Relacionado aos rios, orixá é homenageado no Recife por causa dos afluentes que cortam a cidade. Nos tempos da escravidão, africanos e descendentes usavam imagens da santa para reverenciar Oxum.
Por Pedro Alves, G1 PE
Enquanto na Igreja Católica se comemora, neste domingo (16), o Dia de Nossa Senhora do Carmo, padroeira do Recife, os devotos de religiões de matriz africana celebram Oxum, orixá feminino das águas doces e do ouro, regente da harmonia e do equilíbrio emocional. Em Pernambuco, as terças-feiras são dedicadas ao orixá, mesmo dia em que se realizam as missas carmelitas da santa católica. O 16 de julho, dedicado à santa católica, tornou-se, para o povo de terreiro, dia de celebrar Oxum.
Por causa dos rios que cortam a capital pernambucana, local do reinado de Oxum, junto com as cachoeiras, o sincretismo religioso de relacionar o orixá à santa do catolicismo se intensifica. Antigas gerações de negros vindos do continente africano e seus descendentes, até os dias atuais, mantêm a devoção à própria cultura muito próxima da crença trazida e imposta pelo colonizador. Na história de repressão e violência deixada pela escravidão, o sagrado ultrapassa as barreiras culturais.
Historiador e sacerdote da jurema e candomblé, Alexandre L’Omi Lodò é filho de Oxum — assim são chamadas as pessoas regidas por um determinado orixá — e explica que, historicamente, o que era representação se tornou parte da própria fé dos africanos. Ele, que é coordenador do Quilombo Cultural Malunguinho, em Abreu e Lima, no Grande Recife, conta que o que surgiu como forma de sobrevivência dos povos africanos tornou-se tradição, em uma história de resistência da cultura negra entre os resquícios de mais de 300 anos de escravidão, que duram até hoje.
“O sincretismo só existiu por causa do medo, porque nunca existiu relação cordial. A tradição da igreja se relaciona por causa das cores e da aproximação dos elementos. Por exemplo, amarelo é a cor de Oxum e de Nossa Senhora do Carmo, assim como azul é a de Iemanjá e Nossa Senhora da Conceição. Juntando isso, deu-se a representação”, diz Alexandre.
Ele explica também que os africanos, quando foram trazidos ao Brasil, precisavam criar uma estratégia de sobrevivência para si e para seu sagrado, ou seriam mortos. "Como forma de enganar quem os perseguia, eles colocavam imagens católicas nas senzalas e, em baixo, as oferendas e assentamentos africanos. Como os colonizadores não sabiam as línguas africanas, achavam que a prática era o cristianismo", conta.

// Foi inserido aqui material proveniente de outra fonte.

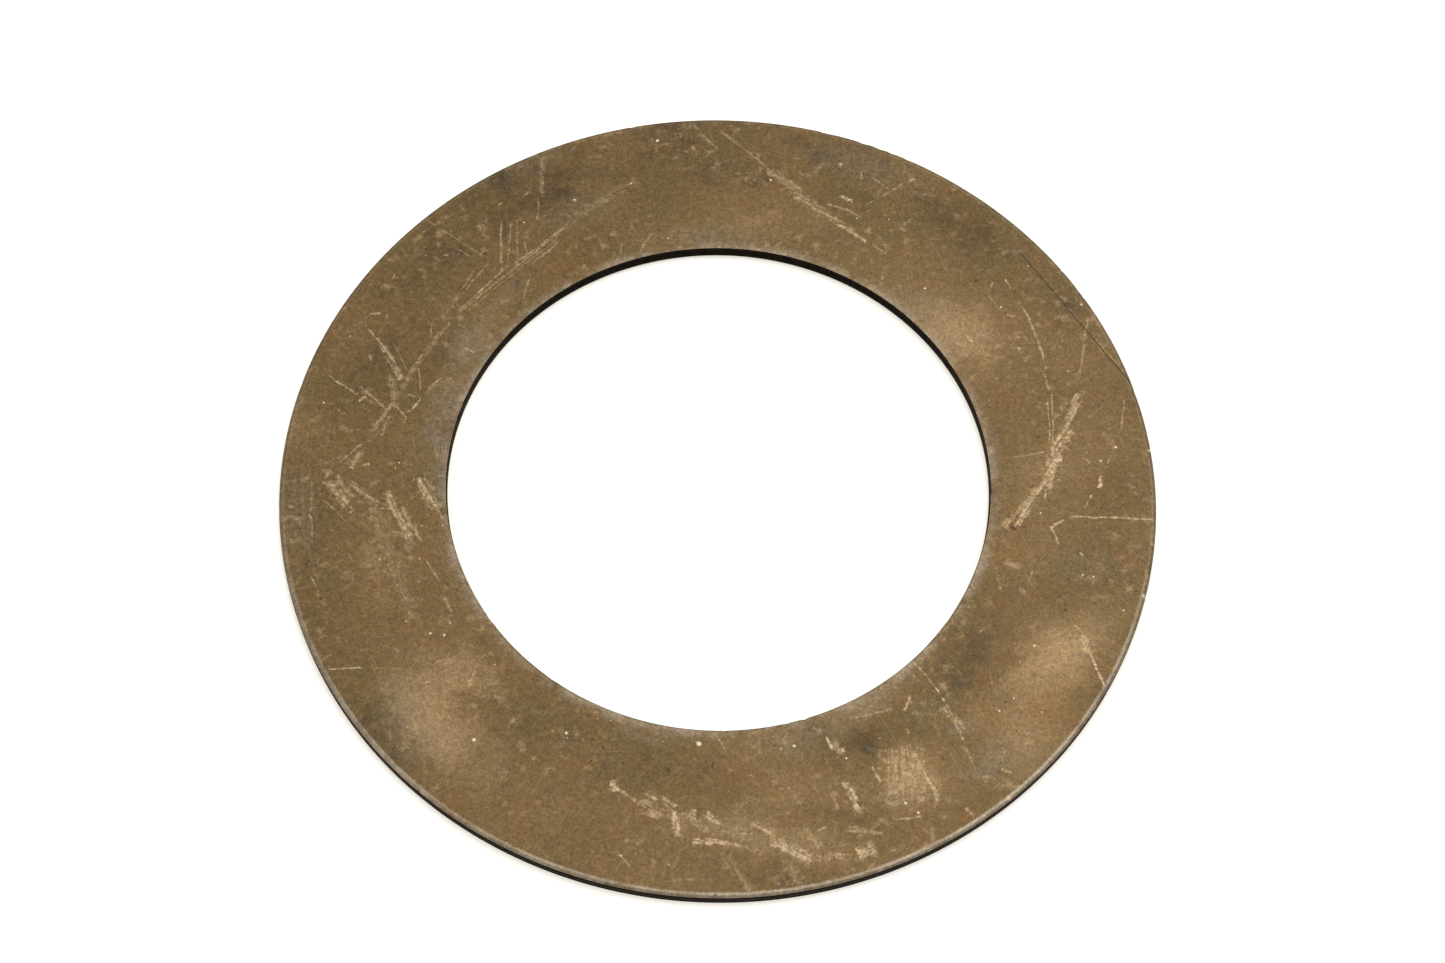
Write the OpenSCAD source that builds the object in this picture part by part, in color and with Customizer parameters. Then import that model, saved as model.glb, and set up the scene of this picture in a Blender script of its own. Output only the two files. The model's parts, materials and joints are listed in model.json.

Segundo Pai Messias, da Tenda de Umbanda Pai Francisco, no Arruda, na Zona Norte da capital pernambucana, existe um carinho específico do povo de terreiro de Pernambuco com os santos católicos. Na tenda, na noite do sábado (15), foi realizado o Grande Toque de Oxum, em homenagem ao orixá da fertilidade, aproveitando a data em que se celebra a padroeira do Recife.
"Pernambuco tem uma grande tradição dentro do candomblé e da umbanda, de venerar seus orixás em relação aos santos católicos, mas, além disso, a veneração aos orixás por si só é muito presente", afirma.
Ainda assim, o carinho do filhos de orixás pelos santos se mantém entre as gerações como parte integrante da cultura afrobrasileira. No Recife, o quarto grupo de afoxé mais antigo de Pernambuco, o Oxum Pandá, atua há quase 20 anos e é conhecido não só pela estética, mas também pela militância no movimento negro.
"Oxum é o orixá que nos dá força e poder pra não faltar pão de cada dia. Ela é mãe, assim como Maria. Os africanos tinham veneração pelos seus orixás e, para não passar sem venerar seus orixás, aproveitavam as missas e orações dos senhores de engenho. Colocavam uma pedra, faziam a oferenda em baixo de uma mesa e faziam a festa", relata Pai Messias.
Ainda sobre o sincretismo religioso, Pai Messias diz que novas gerações de povos de terreiro já não mantêm tão ativo o culto aos santos católicos junto aos orixás, por terem nascido em contextos diferentes do da escravidão. O sentimento é compartilhado por Alexandre, que fala sobre o reconhecimento dos negros na própria cultura
"A gente sabe que existem pessoas do candomblé que gostam do catolicismo, é um resquício da memória. Apesar disso, não existe ‘tradução de orixá’. Existe uma Nossa Senhora do terreiro e da igreja, é completamente diferente. Julho ser o mês de Oxum e as terças serem dedicadas ao orixá é algo bem pernambucano. Essa relação é daqui", finaliza.